• [Required work]
Copy out each line that mentions the word "empty".

• [Available data]

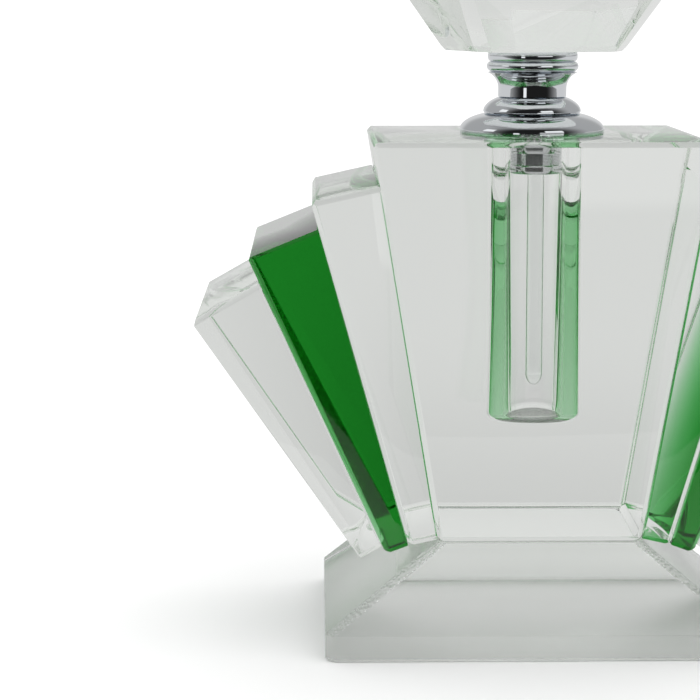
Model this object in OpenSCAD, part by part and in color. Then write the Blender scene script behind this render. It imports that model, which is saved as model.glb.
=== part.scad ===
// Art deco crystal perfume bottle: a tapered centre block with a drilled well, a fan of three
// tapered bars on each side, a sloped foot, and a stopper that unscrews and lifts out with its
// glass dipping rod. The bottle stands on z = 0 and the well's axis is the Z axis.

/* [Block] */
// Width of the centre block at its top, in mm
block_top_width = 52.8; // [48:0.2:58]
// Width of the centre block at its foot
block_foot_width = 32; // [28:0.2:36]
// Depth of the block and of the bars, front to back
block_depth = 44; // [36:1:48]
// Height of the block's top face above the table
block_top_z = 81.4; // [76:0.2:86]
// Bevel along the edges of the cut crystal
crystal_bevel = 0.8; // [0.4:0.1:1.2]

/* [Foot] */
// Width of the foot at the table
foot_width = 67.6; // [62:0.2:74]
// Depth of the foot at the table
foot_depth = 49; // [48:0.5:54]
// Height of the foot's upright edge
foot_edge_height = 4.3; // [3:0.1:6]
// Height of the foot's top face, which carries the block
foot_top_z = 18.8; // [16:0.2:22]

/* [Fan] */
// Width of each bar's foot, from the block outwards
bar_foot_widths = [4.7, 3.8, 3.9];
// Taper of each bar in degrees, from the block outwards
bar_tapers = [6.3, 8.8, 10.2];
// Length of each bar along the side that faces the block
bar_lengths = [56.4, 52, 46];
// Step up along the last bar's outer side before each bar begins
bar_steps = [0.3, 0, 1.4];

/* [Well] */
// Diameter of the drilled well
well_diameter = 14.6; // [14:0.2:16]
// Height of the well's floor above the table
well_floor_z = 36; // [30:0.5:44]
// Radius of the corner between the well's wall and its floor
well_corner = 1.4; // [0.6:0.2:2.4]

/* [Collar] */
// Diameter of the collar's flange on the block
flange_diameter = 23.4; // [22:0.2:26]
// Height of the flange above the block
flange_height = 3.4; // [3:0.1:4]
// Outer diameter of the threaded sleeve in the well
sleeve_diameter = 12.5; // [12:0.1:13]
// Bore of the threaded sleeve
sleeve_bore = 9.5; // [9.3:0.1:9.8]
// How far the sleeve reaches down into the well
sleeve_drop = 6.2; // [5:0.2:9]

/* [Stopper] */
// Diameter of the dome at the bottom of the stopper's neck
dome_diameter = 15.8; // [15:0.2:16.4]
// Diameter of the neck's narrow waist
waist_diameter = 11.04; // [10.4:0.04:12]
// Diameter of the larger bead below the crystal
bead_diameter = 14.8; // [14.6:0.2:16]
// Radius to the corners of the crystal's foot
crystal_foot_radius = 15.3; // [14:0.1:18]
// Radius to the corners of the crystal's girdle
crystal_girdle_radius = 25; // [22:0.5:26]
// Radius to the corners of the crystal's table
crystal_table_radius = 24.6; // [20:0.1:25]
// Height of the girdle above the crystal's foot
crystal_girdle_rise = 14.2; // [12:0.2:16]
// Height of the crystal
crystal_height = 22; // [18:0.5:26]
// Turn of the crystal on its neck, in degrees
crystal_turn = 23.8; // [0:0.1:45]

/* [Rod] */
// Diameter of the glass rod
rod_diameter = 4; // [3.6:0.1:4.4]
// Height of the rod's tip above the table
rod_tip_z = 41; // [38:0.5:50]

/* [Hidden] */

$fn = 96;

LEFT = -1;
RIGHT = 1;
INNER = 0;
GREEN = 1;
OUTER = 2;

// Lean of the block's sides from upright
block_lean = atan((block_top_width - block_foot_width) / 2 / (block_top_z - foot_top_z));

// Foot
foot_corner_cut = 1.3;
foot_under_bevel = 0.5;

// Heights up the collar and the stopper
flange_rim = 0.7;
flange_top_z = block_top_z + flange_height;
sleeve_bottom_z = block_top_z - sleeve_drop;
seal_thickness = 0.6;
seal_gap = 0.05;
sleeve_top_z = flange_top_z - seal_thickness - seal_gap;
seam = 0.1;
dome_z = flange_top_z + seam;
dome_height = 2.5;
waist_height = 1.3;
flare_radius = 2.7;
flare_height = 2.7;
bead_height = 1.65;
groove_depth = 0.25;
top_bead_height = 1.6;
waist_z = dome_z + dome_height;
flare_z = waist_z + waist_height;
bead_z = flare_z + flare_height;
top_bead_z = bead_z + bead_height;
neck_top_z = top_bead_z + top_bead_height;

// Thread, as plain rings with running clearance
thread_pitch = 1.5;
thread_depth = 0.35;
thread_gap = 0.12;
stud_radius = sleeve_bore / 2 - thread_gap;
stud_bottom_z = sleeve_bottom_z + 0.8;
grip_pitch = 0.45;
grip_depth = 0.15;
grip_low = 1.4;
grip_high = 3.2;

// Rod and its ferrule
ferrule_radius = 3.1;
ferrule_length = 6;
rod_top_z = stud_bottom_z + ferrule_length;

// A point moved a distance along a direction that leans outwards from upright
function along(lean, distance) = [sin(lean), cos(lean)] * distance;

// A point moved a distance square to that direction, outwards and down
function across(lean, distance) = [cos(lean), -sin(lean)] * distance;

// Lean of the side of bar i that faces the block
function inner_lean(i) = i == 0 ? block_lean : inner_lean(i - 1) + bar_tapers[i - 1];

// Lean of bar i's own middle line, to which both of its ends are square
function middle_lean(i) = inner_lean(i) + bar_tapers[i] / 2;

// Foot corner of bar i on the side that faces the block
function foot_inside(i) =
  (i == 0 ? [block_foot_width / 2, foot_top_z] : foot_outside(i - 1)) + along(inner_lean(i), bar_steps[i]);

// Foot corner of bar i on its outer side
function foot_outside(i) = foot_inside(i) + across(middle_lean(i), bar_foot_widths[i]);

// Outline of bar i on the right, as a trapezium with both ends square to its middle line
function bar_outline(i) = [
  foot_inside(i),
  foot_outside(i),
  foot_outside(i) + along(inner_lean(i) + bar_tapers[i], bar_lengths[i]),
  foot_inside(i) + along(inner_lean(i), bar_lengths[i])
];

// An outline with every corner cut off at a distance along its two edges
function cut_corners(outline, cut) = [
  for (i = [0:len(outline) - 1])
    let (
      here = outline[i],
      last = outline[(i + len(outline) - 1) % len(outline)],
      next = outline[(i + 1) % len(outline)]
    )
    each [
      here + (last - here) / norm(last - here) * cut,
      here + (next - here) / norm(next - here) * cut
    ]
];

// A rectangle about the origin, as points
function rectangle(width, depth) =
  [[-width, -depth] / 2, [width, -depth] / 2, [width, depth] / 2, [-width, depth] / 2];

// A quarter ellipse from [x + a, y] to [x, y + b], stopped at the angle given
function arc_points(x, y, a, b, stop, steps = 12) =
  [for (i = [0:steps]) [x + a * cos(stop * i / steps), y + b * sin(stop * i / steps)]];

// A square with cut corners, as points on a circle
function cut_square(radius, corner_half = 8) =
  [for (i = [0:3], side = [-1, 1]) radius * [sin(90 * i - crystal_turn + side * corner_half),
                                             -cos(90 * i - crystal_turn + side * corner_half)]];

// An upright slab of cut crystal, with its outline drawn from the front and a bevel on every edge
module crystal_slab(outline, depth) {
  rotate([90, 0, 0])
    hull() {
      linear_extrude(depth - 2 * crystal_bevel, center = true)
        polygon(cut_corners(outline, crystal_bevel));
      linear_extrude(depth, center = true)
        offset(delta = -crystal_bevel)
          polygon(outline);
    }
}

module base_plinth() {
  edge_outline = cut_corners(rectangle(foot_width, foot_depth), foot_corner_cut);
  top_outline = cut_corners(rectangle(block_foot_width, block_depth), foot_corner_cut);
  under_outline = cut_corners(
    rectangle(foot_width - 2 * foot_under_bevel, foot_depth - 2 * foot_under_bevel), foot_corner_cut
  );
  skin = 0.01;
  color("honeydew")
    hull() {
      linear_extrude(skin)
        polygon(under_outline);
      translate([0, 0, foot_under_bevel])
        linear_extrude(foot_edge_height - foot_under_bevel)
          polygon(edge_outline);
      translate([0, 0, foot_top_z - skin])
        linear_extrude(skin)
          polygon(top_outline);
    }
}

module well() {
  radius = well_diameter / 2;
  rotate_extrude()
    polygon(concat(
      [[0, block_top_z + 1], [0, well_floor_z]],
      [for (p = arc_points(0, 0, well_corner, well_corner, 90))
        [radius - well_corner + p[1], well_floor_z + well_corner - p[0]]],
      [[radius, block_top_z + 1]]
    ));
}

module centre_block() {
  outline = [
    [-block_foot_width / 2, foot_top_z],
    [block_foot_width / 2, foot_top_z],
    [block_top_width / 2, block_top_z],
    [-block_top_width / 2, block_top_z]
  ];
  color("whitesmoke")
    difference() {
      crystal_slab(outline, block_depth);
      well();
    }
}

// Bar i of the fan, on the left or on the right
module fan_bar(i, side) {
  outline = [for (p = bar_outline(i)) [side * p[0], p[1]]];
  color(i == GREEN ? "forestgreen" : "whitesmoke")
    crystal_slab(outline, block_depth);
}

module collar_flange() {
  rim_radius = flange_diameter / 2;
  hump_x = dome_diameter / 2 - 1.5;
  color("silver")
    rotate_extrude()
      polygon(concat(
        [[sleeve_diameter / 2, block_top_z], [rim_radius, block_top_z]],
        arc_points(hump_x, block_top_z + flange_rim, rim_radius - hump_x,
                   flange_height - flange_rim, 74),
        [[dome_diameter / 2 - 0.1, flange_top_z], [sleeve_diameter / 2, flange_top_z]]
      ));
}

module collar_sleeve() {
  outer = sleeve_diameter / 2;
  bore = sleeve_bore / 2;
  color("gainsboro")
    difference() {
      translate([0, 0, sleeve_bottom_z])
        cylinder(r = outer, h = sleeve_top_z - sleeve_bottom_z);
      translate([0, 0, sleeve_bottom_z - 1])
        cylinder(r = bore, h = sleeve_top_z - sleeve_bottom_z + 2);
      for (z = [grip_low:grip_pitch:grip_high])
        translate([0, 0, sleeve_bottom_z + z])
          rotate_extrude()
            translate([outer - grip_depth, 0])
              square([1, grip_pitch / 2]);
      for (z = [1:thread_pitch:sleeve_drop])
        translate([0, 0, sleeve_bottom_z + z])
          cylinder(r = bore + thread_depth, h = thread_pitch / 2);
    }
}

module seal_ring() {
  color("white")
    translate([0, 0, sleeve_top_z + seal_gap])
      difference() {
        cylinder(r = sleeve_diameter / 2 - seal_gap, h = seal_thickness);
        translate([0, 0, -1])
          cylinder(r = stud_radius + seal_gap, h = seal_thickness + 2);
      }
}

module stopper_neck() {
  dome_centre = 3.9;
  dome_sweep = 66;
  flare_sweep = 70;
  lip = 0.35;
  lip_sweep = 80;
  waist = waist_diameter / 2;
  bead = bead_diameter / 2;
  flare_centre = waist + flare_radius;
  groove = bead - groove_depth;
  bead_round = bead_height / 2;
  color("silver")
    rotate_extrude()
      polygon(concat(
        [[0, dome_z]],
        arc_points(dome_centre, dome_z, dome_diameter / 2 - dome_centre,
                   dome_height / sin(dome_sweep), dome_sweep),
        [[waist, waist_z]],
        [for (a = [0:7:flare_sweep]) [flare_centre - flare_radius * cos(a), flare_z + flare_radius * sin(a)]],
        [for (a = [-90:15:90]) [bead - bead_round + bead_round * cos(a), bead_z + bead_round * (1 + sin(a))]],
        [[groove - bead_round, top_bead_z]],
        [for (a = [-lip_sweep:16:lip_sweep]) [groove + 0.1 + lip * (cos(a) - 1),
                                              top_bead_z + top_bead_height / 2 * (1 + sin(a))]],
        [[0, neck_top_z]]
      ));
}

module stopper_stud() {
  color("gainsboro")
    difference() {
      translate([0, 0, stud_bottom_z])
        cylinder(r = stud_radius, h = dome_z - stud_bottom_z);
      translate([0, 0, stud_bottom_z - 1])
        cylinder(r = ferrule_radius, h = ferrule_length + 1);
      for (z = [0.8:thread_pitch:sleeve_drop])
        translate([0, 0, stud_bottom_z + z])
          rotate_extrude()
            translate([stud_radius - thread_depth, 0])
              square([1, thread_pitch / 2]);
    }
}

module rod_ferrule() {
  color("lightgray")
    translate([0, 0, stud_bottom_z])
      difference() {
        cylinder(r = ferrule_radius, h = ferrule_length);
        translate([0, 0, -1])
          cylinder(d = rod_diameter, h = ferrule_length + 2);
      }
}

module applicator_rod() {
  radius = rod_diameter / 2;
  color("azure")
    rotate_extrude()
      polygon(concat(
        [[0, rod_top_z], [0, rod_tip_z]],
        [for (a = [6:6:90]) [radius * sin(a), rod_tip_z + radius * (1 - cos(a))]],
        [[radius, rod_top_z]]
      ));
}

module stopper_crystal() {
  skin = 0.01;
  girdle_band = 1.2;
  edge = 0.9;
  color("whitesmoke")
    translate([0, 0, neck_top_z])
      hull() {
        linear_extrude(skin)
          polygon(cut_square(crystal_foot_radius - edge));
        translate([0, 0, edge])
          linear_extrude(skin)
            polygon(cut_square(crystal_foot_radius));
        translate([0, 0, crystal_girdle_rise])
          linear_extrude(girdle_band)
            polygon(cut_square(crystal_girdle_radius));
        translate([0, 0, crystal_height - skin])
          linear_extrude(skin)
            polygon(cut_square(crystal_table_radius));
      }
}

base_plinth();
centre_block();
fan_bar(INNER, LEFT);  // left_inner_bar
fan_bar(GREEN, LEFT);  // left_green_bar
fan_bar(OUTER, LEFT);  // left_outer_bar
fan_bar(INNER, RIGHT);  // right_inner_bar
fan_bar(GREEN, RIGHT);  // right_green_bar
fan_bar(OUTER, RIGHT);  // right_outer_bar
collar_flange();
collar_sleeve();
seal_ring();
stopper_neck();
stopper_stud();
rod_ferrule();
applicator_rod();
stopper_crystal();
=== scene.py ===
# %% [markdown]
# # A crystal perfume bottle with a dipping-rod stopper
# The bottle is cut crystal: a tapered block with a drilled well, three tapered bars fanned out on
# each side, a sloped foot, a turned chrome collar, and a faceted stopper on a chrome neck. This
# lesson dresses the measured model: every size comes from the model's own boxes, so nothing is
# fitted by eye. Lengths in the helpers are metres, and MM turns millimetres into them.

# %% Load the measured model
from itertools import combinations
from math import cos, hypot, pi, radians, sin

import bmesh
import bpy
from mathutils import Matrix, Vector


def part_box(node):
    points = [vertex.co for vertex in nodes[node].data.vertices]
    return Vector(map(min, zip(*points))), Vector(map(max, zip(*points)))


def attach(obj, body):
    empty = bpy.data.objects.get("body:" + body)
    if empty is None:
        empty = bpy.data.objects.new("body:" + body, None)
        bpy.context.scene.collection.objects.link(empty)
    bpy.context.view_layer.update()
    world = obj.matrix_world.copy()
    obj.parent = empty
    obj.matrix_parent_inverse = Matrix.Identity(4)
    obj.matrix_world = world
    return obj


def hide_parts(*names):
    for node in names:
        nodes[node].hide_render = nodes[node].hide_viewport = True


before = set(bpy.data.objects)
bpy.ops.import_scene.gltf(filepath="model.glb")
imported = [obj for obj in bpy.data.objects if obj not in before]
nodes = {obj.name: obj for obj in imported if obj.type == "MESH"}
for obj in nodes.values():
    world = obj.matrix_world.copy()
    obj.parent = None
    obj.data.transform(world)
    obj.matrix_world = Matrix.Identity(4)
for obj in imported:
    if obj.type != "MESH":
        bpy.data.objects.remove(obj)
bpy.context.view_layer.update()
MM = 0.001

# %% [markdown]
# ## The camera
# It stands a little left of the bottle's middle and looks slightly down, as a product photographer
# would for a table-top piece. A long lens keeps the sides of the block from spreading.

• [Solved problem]
    empty = bpy.data.objects.get("body:" + body)
    if empty is None:
        empty = bpy.data.objects.new("body:" + body, None)
        bpy.context.scene.collection.objects.link(empty)
    obj.parent = empty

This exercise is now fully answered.